Old Cahawba closes its gates at 5 p.m. each day, but on Friday they opened their gates after dark for a limited number of guests.

The first stop on the tour took guests to the “new” cemetery, as it was called during the 1800s. The only lights in the cemetery were luminaries lighting the path deemed safe for guests to walk on, and the light of thousands of stars overhead, setting the mood for an eerie start to the tour.

“Stay inside the light,” Derry urged those touring the grounds. “There are lots of things, like sunken graves where you could break an ankle.”

The sound of crickets, the crunch of the grass as the tour group explored and the panting of breaths, were the only sounds that could be heard in between ghost stories.

“Ghost stories are linked to specific places in Cahawba. Stories that have been told for generations, some of them as old as 150 years,” Derry said. “We’re also going to tell you some personal experiences because working here, we’ve all — skeptics and believers alike — we’ve all experienced something that we can’t explain.”

The stories in the cemetery included chilling tales of the laughing children that never seem to be found, a panther-like creature that lives in the cemetery known as the wampus cat and a personal experience of the lost keys of maintenance supervisor Don Harvell.

Harvell lost his keys in the park one day, and they were found by some horsemen on the other end of town in the slave cemetery, “where the ‘key-stealing slave’ was buried,” Derry said.

Derry said it’s hard to keep maintenance workers.

“I’ve lost a few maintenance people, because they don’t like to work down here by themselves,” she said.

And after hearing story after story, the guests soon understood why.

Derry had a theory about the ghosts in the new cemetery.

“They made these beautiful family plots and they expected their children and grandchildren to be buried with them.
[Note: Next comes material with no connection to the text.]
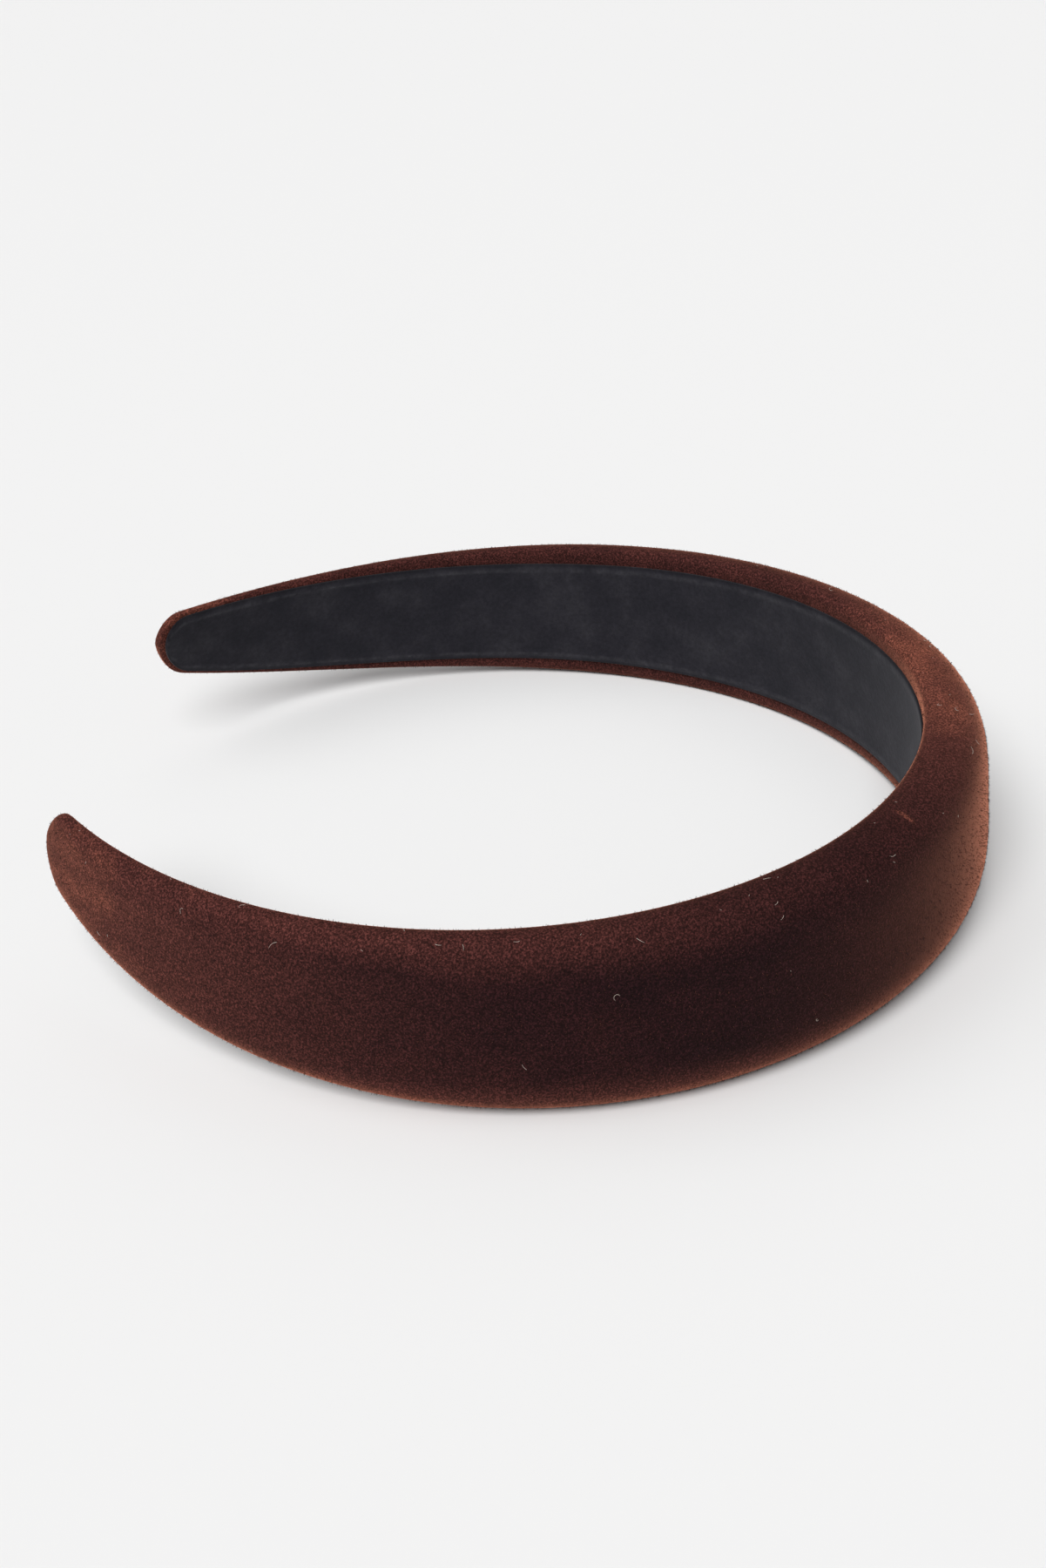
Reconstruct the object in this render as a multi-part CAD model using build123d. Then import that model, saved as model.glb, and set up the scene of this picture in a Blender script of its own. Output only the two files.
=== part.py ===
from build123d import *
import math
import os

# A padded Alice band, lying on its lower edge as it rests on a table.
# +Z is up, across the width of the band. +Y points to the crown, the middle of the band.
# +X is the right arm. The left arm is its mirror image in the plane X = 0.
# The origin is on the table, at the centre of the bounding box in plan.
# All sizes are in millimetres, and all angles in degrees.
#
# Each layer is lofted through sections set square to the arm. In a section, depth is
# measured outward from the inner face of the cover, and side runs up the band's width.

# --- Driving dimensions ------------------------------------------------------------------

ARM_LENGTH = 190.0  # along the inner face, from the crown to a tip
CROWN_RADIUS = 65.1  # of the inner face in plan, at the crown
TIP_RADIUS = 97.2  # of the inner face in plan, at a tip
CURVE_FADE = 2.25  # how soon the crown's curvature gives way to the arm's

CROWN_WIDTH = 31.0
TIP_WIDTH = 12.5
WIDTH_FADE = 3.86  # the width holds along the arm and narrows near the tip
TIP_ROUND = 5.0  # length of the rounded end of a tip

CROWN_THICKNESS = 10.5  # inner face to the top of the pad
TIP_THICKNESS = 2.1
CROWN_BLEND = 0.1  # the taper starts over this share of the arm, so the crown has no crease
EDGE_RADIUS = 0.5  # between the inner face and the side
SHOULDER_SHARE = 0.52  # of half the width, taken by each rounded shoulder of the dome

ARM_DIP = 8.8  # how the middle line falls from the crown
TIP_RISE = 16.05  # and rises again to the tip
CROWN_LEAN = 5.0  # the upper edge leans in over the head space
TIP_LEAN = 12.4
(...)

They never expected the town to die,” she said. “Then their family moved away, so they weren’t buried with them. And then later they didn’t even maintain the cemetery; it had grown up, and we had to clear it and open it again. So they’re probably a little cranky about that.”

The second stop on the tour took guests to the old slave quarters, for a much larger house that burned down, where the Central Alabama Investigations (CAPI) demonstrated how they use electronic voice phenomenon and electromagnetic field equipment to detect paranormal activity.

“Whenever we came to Cahawba for the very first time, we got so much evidence that it was the second most haunted place in Dallas County, as far as CAPI was concerned,” Johnny Rushing, lead investigator and founder of CAPI. “It’s very, very active. This in particular is the slave quarters, we’ve never done an investigation here, or had this event and not gotten something.”

At the end of the tour, guests gathered near a bonfire near the welcome center, sipping on hot apple cider and shared ghost stories of their own.

“It’s a place where history in the past meets the present, and as a historian and archeologist that’s kind of my job to bring the past alive,” Jonathan Matthews Old Cahawba’s assistant director said. “And in a way, that’s what ghosts are all about. Ghosts are part of the past that influence the present.”